[SHORT TASK] Extract the lines that carry the string "points" from the listing.

[PROVIDED DATA]
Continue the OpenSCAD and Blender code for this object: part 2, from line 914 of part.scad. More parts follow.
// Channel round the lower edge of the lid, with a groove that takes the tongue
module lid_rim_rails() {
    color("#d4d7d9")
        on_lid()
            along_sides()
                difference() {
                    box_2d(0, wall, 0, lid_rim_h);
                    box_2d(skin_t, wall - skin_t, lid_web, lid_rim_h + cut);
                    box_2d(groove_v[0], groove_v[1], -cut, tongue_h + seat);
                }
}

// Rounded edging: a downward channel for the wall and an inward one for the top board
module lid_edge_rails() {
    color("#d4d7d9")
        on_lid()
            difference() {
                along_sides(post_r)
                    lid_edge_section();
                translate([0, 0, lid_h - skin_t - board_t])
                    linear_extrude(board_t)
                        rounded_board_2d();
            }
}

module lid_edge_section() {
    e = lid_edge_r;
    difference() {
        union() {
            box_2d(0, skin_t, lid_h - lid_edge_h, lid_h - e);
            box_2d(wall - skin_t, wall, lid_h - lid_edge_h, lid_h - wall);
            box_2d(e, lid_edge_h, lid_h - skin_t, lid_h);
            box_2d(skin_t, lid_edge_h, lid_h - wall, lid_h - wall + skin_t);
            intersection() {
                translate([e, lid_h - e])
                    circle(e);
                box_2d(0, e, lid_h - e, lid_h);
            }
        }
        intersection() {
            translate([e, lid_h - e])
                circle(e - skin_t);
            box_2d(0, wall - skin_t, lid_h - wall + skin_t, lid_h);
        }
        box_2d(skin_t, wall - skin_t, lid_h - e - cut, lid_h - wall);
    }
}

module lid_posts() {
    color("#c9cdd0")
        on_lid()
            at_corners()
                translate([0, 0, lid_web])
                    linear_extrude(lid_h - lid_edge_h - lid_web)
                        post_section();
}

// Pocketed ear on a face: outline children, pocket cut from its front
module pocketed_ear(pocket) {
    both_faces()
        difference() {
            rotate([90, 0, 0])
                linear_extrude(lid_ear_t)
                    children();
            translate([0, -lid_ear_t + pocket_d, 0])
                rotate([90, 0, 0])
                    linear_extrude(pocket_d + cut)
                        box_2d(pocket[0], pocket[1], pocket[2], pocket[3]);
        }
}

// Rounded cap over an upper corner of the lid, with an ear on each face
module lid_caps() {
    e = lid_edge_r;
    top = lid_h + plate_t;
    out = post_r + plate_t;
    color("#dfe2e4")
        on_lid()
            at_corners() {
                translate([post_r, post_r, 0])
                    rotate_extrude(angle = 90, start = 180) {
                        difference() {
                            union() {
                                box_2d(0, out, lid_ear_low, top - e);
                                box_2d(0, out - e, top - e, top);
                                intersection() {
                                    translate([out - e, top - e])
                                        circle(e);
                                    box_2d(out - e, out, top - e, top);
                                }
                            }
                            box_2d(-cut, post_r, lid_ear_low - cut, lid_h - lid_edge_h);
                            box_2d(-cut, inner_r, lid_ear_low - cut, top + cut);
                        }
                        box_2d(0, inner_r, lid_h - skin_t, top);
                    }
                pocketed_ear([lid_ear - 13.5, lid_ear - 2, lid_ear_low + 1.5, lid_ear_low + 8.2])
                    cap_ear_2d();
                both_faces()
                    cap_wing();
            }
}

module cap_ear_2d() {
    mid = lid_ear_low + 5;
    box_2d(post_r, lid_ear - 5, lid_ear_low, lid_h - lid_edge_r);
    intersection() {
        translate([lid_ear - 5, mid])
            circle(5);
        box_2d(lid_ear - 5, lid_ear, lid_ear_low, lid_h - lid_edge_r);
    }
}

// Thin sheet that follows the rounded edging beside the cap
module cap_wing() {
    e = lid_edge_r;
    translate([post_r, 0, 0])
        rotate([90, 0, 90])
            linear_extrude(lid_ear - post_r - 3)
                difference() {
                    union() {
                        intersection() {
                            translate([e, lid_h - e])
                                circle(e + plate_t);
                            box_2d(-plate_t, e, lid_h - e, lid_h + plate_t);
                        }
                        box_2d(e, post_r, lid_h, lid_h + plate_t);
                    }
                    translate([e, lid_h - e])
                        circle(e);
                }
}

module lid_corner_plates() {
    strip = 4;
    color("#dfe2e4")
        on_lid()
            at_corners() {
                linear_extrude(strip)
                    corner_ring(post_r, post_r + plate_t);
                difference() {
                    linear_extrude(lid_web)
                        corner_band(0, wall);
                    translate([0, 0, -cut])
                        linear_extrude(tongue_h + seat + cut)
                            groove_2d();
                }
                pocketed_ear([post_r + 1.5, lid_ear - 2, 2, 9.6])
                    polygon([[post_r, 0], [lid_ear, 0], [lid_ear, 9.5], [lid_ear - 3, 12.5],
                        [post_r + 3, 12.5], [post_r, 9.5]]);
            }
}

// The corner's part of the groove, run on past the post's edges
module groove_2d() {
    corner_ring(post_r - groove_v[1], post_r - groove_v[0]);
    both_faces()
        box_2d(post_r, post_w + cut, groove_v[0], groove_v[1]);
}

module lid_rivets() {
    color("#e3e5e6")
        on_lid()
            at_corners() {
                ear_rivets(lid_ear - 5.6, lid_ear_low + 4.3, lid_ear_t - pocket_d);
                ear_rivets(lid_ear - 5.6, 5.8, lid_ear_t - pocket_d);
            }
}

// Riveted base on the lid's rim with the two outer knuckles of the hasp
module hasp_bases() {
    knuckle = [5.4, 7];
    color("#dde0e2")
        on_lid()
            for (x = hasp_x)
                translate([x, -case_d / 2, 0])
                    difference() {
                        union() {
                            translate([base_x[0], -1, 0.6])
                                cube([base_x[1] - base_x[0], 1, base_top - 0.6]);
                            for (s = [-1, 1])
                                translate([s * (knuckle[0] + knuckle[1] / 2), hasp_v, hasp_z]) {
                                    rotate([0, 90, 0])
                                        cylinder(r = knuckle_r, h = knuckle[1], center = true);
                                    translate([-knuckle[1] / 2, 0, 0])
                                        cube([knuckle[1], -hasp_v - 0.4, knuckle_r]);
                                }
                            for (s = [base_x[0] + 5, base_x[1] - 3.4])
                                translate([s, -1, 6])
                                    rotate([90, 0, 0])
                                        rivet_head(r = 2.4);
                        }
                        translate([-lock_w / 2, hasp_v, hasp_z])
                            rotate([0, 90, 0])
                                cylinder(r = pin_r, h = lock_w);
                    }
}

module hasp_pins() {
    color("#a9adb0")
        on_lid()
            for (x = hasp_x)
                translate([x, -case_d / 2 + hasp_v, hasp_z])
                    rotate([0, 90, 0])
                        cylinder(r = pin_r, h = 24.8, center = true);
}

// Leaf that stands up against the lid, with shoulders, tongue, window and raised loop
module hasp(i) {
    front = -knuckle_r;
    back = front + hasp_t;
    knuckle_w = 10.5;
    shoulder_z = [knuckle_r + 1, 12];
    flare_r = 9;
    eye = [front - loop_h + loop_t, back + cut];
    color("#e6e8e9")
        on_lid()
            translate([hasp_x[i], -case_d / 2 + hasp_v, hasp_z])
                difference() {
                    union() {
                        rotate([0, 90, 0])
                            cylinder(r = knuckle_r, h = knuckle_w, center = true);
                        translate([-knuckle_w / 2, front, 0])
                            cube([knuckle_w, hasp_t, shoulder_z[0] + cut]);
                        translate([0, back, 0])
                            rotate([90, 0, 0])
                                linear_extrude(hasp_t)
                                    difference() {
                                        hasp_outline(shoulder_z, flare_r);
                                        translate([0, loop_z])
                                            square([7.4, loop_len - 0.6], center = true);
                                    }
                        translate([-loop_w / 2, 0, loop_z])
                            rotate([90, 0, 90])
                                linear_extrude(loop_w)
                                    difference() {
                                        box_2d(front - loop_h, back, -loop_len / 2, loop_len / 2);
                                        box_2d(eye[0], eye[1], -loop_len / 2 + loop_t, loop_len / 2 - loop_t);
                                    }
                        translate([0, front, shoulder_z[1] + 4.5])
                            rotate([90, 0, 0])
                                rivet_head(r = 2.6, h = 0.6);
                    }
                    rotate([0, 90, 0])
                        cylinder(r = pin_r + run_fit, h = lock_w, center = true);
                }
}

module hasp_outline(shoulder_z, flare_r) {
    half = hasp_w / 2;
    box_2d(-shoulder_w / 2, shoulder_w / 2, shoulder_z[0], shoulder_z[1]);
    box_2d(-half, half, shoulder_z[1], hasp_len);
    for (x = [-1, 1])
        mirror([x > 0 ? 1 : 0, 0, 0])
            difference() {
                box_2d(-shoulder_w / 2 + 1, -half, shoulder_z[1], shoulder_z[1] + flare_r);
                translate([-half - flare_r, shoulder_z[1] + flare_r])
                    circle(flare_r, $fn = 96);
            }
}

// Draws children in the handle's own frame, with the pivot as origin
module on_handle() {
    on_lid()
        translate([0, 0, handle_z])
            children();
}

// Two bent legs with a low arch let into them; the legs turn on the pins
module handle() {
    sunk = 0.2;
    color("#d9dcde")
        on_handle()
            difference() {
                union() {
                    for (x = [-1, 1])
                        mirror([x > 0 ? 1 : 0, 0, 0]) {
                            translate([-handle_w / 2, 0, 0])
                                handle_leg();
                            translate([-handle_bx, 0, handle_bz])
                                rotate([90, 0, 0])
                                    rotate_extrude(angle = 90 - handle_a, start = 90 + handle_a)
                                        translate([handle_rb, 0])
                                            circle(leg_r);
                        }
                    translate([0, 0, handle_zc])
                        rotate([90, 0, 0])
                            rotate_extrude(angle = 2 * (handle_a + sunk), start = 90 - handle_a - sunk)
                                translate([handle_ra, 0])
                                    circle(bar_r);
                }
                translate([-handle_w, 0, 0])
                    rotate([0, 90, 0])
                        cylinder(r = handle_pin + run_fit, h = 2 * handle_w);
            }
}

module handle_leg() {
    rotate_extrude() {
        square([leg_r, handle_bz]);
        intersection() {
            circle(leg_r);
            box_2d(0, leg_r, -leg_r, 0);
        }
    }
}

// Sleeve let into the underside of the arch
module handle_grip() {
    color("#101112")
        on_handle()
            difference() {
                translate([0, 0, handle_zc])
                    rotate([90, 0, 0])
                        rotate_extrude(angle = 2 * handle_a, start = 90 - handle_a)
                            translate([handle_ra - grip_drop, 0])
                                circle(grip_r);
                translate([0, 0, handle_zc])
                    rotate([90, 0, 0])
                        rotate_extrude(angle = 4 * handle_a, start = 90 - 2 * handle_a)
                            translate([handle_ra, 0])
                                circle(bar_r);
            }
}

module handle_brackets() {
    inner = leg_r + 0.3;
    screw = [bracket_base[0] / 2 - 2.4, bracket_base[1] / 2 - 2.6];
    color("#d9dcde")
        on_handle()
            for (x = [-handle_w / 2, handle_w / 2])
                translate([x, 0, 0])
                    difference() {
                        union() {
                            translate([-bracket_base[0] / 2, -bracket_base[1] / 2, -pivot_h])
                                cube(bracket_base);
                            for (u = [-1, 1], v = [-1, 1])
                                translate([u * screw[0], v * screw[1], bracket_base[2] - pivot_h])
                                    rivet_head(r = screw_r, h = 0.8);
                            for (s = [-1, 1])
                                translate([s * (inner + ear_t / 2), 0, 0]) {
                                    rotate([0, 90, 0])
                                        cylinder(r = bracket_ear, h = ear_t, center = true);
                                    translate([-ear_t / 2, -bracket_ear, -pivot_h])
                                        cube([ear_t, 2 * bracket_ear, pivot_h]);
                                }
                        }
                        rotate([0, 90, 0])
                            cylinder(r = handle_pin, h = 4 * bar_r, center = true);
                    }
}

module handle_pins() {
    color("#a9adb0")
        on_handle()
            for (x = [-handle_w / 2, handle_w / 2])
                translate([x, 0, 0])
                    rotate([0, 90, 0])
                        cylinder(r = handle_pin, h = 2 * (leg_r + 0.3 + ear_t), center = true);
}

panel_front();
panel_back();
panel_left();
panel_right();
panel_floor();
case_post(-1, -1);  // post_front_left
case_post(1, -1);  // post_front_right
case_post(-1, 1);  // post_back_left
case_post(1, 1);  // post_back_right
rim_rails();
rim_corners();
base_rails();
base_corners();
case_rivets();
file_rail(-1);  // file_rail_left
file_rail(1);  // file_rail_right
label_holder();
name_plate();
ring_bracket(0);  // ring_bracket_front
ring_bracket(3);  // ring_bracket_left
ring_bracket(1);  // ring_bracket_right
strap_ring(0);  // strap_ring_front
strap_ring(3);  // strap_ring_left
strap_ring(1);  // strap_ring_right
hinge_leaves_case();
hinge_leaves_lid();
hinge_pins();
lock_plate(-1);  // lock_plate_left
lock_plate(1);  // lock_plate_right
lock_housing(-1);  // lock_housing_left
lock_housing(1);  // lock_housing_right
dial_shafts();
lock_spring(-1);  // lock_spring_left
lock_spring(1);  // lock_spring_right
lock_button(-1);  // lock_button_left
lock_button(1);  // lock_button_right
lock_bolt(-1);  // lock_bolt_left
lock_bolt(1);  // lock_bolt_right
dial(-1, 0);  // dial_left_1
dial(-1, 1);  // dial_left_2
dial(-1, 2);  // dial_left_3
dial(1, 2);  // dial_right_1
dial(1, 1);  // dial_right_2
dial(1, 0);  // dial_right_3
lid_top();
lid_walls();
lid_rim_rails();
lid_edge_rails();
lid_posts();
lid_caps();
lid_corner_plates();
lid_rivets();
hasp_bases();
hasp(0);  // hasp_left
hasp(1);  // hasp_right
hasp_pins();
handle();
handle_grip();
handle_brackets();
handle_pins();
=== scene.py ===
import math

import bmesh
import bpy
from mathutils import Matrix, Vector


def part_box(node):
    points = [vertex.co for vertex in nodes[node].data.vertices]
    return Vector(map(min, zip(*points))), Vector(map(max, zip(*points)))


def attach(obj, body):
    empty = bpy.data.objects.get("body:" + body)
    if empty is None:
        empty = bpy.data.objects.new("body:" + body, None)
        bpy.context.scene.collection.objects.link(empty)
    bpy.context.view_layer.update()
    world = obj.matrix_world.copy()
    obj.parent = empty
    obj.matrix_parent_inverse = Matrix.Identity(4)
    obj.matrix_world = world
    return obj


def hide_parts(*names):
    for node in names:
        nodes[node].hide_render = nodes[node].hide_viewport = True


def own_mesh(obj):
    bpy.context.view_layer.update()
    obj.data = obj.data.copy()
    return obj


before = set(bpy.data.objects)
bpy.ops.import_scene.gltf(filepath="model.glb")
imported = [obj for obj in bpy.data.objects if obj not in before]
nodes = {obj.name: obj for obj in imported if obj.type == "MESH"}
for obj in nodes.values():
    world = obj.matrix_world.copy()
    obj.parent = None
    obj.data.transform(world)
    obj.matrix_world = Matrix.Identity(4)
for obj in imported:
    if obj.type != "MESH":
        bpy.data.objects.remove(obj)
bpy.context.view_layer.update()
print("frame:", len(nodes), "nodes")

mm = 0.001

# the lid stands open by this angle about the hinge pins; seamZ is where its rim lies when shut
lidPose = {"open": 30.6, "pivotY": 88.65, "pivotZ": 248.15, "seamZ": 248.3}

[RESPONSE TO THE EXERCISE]
    points = [vertex.co for vertex in nodes[node].data.vertices]
    return Vector(map(min, zip(*points))), Vector(map(max, zip(*points)))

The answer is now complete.